Beyond listed equities, the implications for private market allocations are equally significant. Consumer retail operating companies held within family office direct investment portfolios carry embedded swipe fee exposure that is rarely modelled explicitly in investment committee materials. A 50-basis-point reduction in blended interchange rates across a mid-size retail operation generating $500 million in annual card-based revenue translates to $2.5 million in annual cost relief — material at the EBITDA level for businesses operating on 5–8% margins. Principals should ensure their portfolio company CFOs are monitoring the litigation closely and, where possible, engaging in merchant advocacy coalitions that may influence the eventual settlement terms or regulatory response.
Frequently Asked Questions
What are swipe fees and why do they matter to family offices?
Swipe fees, or interchange fees, are charges collected by card networks and issuing banks on each card transaction. They typically range from 1.5% to 3.5% of transaction value in the US. For family offices with exposure to consumer retail operating companies or payments infrastructure investments, these fees directly affect operating cost structures and network valuation assumptions.

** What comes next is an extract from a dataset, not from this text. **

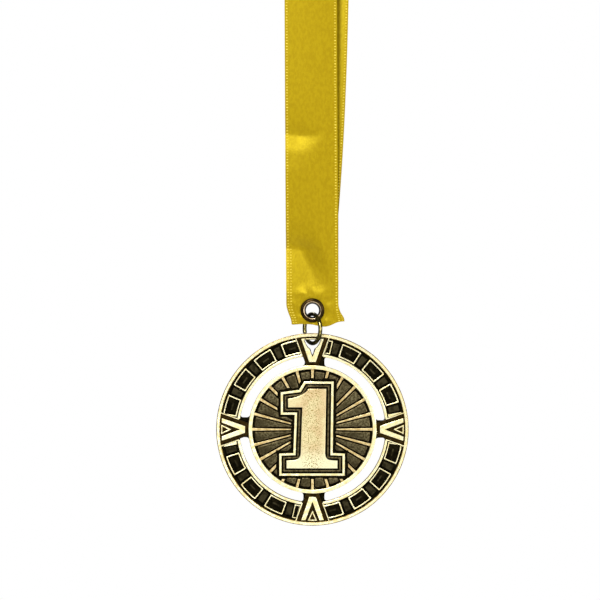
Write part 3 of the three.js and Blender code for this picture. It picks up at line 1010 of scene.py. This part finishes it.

How does the US antitrust settlement affect Asia-Pacific investments?
Regional family offices with allocations to global consumer private equity funds, listed payments equities, or consumer-facing portfolio companies carry indirect exposure. A settlement that preserves Visa and Mastercard's pricing power sustains current network economics; a more structural outcome could compress margins across the payments value chain and affect valuation multiples globally.
What regulatory frameworks are relevant for Singapore and Hong Kong family offices monitoring this issue?
Singapore family offices operating under the VCC framework and Hong Kong structures using the OFC regime should review their fund mandates for payments sector exposure. MAS and SFC regulatory guidance on investment concentration and sector risk management may be relevant where payments infrastructure represents a significant allocation within a single strategy.
Could interchange reform spread to Asia-Pacific markets as a result of this case?
Potentially. Australia already maintains capped interchange rates averaging around 0.50% for credit cards. A high-profile US judicial outcome demanding structural reform could accelerate regulatory discussions in markets such as Singapore, Hong Kong, and India, where interchange oversight remains less prescriptive. Principals should monitor central bank and competition authority commentary in their core operating jurisdictions.